■ **Written instruction**: Restate every line of the material, word for word.

■ **Material provided**:
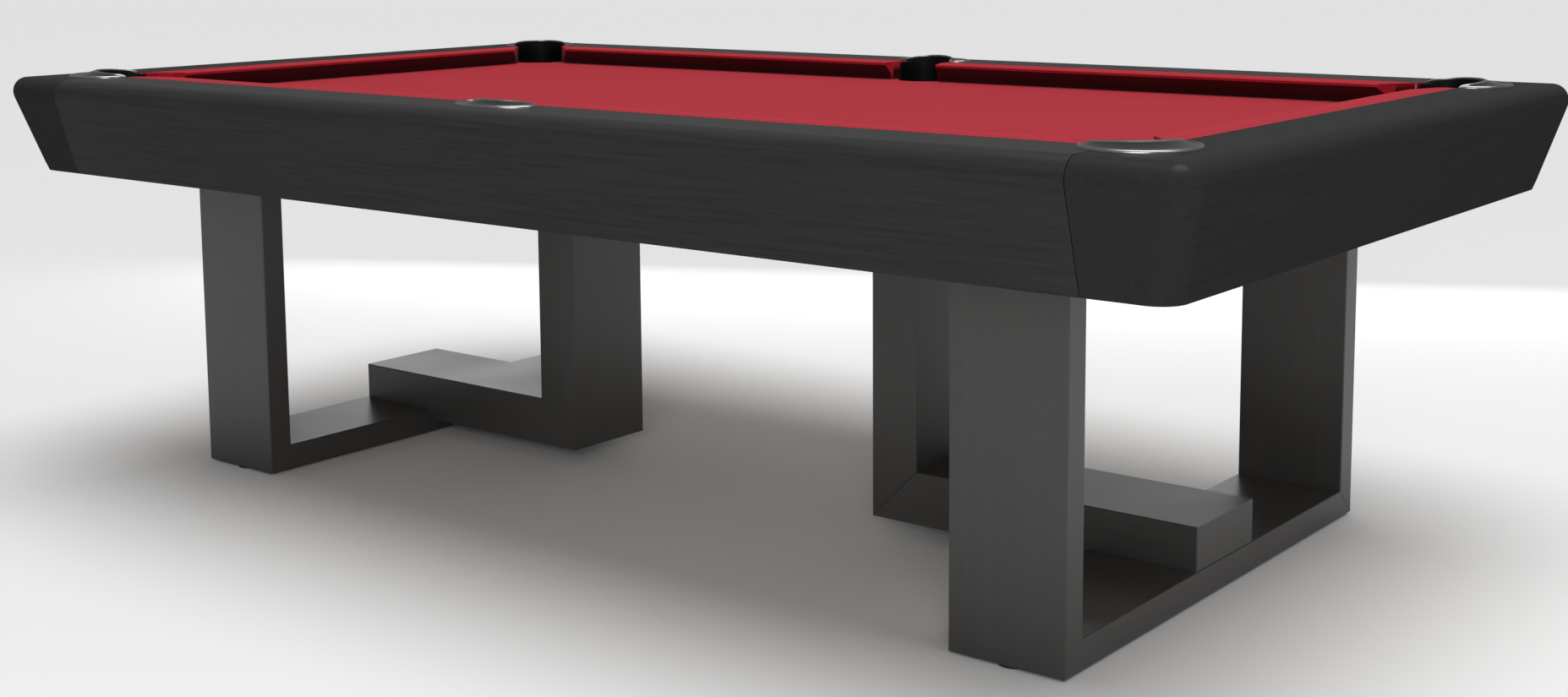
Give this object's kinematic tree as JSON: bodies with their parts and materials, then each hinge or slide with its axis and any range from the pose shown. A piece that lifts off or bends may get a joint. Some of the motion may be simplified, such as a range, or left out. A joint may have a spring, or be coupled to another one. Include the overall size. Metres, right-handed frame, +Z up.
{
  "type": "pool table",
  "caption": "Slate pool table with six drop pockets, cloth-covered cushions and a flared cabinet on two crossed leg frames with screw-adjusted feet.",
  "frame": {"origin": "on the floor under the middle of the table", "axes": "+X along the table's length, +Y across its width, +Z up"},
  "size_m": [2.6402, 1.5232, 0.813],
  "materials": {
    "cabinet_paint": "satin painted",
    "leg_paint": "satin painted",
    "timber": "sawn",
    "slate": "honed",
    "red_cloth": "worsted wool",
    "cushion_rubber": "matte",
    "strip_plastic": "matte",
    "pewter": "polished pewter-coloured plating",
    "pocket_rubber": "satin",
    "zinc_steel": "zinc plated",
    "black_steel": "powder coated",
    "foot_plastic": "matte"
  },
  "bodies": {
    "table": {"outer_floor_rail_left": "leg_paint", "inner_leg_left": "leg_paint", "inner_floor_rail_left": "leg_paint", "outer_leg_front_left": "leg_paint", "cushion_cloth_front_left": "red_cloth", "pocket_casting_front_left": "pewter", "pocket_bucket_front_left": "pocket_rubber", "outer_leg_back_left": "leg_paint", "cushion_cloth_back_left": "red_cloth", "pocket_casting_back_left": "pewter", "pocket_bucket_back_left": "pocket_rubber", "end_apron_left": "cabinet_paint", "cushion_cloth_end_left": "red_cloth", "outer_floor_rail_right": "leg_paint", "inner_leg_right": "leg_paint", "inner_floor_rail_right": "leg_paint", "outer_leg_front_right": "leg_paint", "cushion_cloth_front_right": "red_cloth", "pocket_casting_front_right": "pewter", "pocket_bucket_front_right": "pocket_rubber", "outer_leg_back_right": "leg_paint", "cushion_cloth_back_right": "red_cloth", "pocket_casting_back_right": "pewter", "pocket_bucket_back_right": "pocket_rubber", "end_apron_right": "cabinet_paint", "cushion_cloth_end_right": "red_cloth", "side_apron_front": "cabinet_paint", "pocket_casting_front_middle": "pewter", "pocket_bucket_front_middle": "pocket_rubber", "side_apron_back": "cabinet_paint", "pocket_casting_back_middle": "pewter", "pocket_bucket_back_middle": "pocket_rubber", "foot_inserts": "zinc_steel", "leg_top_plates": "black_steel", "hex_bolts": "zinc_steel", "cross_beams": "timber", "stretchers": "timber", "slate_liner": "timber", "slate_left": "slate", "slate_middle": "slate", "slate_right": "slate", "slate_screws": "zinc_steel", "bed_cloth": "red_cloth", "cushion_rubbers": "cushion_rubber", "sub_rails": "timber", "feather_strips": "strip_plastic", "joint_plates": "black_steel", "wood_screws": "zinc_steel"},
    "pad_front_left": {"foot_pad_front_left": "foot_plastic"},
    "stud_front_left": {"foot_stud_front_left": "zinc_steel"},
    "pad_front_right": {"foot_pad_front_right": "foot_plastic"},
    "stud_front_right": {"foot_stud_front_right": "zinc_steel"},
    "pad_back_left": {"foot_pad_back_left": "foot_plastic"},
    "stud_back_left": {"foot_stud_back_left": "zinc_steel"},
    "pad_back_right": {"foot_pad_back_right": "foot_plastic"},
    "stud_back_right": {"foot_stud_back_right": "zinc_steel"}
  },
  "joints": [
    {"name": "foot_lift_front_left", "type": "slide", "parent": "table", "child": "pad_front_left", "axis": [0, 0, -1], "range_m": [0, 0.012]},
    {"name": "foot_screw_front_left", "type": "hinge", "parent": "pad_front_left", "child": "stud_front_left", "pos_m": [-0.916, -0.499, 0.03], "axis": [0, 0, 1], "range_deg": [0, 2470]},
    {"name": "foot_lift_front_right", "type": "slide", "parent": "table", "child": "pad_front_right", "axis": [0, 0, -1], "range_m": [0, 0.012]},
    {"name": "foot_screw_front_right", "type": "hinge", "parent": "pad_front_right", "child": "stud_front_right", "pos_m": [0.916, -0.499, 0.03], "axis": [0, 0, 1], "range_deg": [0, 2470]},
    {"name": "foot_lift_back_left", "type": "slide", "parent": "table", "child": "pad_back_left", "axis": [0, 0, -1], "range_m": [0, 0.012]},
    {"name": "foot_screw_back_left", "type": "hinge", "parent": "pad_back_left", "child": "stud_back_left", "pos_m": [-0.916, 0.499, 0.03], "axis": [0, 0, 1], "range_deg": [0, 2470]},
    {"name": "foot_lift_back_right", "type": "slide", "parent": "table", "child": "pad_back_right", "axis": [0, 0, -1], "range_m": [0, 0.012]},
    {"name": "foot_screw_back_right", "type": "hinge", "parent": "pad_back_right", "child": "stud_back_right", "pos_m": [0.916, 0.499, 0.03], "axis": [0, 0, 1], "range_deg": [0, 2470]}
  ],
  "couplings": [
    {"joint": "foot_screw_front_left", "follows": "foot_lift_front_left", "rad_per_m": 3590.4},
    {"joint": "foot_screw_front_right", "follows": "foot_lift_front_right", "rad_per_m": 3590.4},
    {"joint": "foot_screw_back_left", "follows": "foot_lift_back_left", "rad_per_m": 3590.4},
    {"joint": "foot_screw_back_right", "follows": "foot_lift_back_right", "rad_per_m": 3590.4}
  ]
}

■ **The output**:
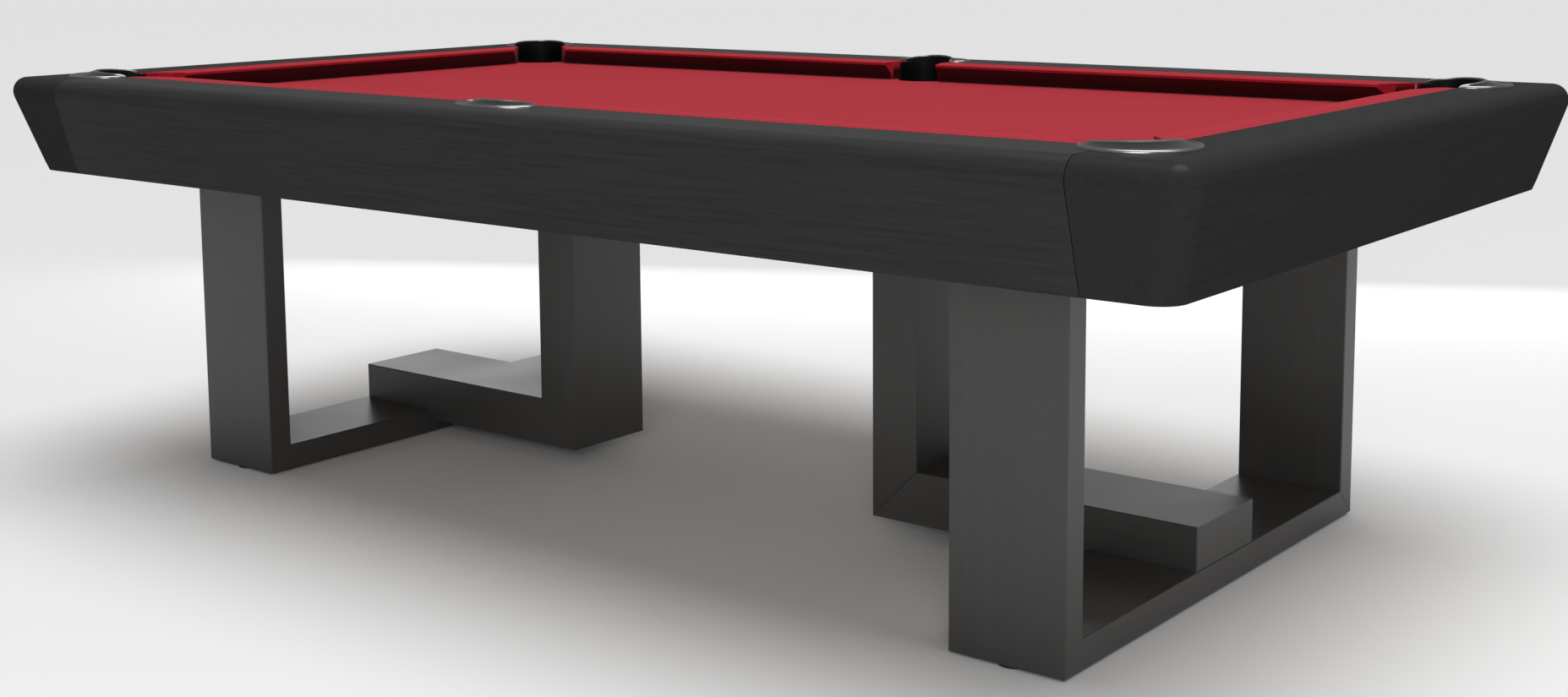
Give this object's kinematic tree as JSON: bodies with their parts and materials, then each hinge or slide with its axis and any range from the pose shown. A piece that lifts off or bends may get a joint. Some of the motion may be simplified, such as a range, or left out. A joint may have a spring, or be coupled to another one. Include the overall size. Metres, right-handed frame, +Z up.
{
  "type": "pool table",
  "caption": "Slate pool table with six drop pockets, cloth-covered cushions and a flared cabinet on two crossed leg frames with screw-adjusted feet.",
  "frame": {"origin": "on the floor under the middle of the table", "axes": "+X along the table's length, +Y across its width, +Z up"},
  "size_m": [2.6402, 1.5232, 0.813],
  "materials": {
    "cabinet_paint": "satin painted",
    "leg_paint": "satin painted",
    "timber": "sawn",
    "slate": "honed",
    "red_cloth": "worsted wool",
    "cushion_rubber": "matte",
    "strip_plastic": "matte",
    "pewter": "polished pewter-coloured plating",
    "pocket_rubber": "satin",
    "zinc_steel": "zinc plated",
    "black_steel": "powder coated",
    "foot_plastic": "matte"
  },
  "bodies": {
    "table": {"outer_floor_rail_left": "leg_paint", "inner_leg_left": "leg_paint", "inner_floor_rail_left": "leg_paint", "outer_leg_front_left": "leg_paint", "cushion_cloth_front_left": "red_cloth", "pocket_casting_front_left": "pewter", "pocket_bucket_front_left": "pocket_rubber", "outer_leg_back_left": "leg_paint", "cushion_cloth_back_left": "red_cloth", "pocket_casting_back_left": "pewter", "pocket_bucket_back_left": "pocket_rubber", "end_apron_left": "cabinet_paint", "cushion_cloth_end_left": "red_cloth", "outer_floor_rail_right": "leg_paint", "inner_leg_right": "leg_paint", "inner_floor_rail_right": "leg_paint", "outer_leg_front_right": "leg_paint", "cushion_cloth_front_right": "red_cloth", "pocket_casting_front_right": "pewter", "pocket_bucket_front_right": "pocket_rubber", "outer_leg_back_right": "leg_paint", "cushion_cloth_back_right": "red_cloth", "pocket_casting_back_right": "pewter", "pocket_bucket_back_right": "pocket_rubber", "end_apron_right": "cabinet_paint", "cushion_cloth_end_right": "red_cloth", "side_apron_front": "cabinet_paint", "pocket_casting_front_middle": "pewter", "pocket_bucket_front_middle": "pocket_rubber", "side_apron_back": "cabinet_paint", "pocket_casting_back_middle": "pewter", "pocket_bucket_back_middle": "pocket_rubber", "foot_inserts": "zinc_steel", "leg_top_plates": "black_steel", "hex_bolts": "zinc_steel", "cross_beams": "timber", "stretchers": "timber", "slate_liner": "timber", "slate_left": "slate", "slate_middle": "slate", "slate_right": "slate", "slate_screws": "zinc_steel", "bed_cloth": "red_cloth", "cushion_rubbers": "cushion_rubber", "sub_rails": "timber", "feather_strips": "strip_plastic", "joint_plates": "black_steel", "wood_screws": "zinc_steel"},
    "pad_front_left": {"foot_pad_front_left": "foot_plastic"},
    "stud_front_left": {"foot_stud_front_left": "zinc_steel"},
    "pad_front_right": {"foot_pad_front_right": "foot_plastic"},
    "stud_front_right": {"foot_stud_front_right": "zinc_steel"},
    "pad_back_left": {"foot_pad_back_left": "foot_plastic"},
    "stud_back_left": {"foot_stud_back_left": "zinc_steel"},
    "pad_back_right": {"foot_pad_back_right": "foot_plastic"},
    "stud_back_right": {"foot_stud_back_right": "zinc_steel"}
  },
  "joints": [
    {"name": "foot_lift_front_left", "type": "slide", "parent": "table", "child": "pad_front_left", "axis": [0, 0, -1], "range_m": [0, 0.012]},
    {"name": "foot_screw_front_left", "type": "hinge", "parent": "pad_front_left", "child": "stud_front_left", "pos_m": [-0.916, -0.499, 0.03], "axis": [0, 0, 1], "range_deg": [0, 2470]},
    {"name": "foot_lift_front_right", "type": "slide", "parent": "table", "child": "pad_front_right", "axis": [0, 0, -1], "range_m": [0, 0.012]},
    {"name": "foot_screw_front_right", "type": "hinge", "parent": "pad_front_right", "child": "stud_front_right", "pos_m": [0.916, -0.499, 0.03], "axis": [0, 0, 1], "range_deg": [0, 2470]},
    {"name": "foot_lift_back_left", "type": "slide", "parent": "table", "child": "pad_back_left", "axis": [0, 0, -1], "range_m": [0, 0.012]},
    {"name": "foot_screw_back_left", "type": "hinge", "parent": "pad_back_left", "child": "stud_back_left", "pos_m": [-0.916, 0.499, 0.03], "axis": [0, 0, 1], "range_deg": [0, 2470]},
    {"name": "foot_lift_back_right", "type": "slide", "parent": "table", "child": "pad_back_right", "axis": [0, 0, -1], "range_m": [0, 0.012]},
    {"name": "foot_screw_back_right", "type": "hinge", "parent": "pad_back_right", "child": "stud_back_right", "pos_m": [0.916, 0.499, 0.03], "axis": [0, 0, 1], "range_deg": [0, 2470]}
  ],
  "couplings": [
    {"joint": "foot_screw_front_left", "follows": "foot_lift_front_left", "rad_per_m": 3590.4},
    {"joint": "foot_screw_front_right", "follows": "foot_lift_front_right", "rad_per_m": 3590.4},
    {"joint": "foot_screw_back_left", "follows": "foot_lift_back_left", "rad_per_m": 3590.4},
    {"joint": "foot_screw_back_right", "follows": "foot_lift_back_right", "rad_per_m": 3590.4}
  ]
}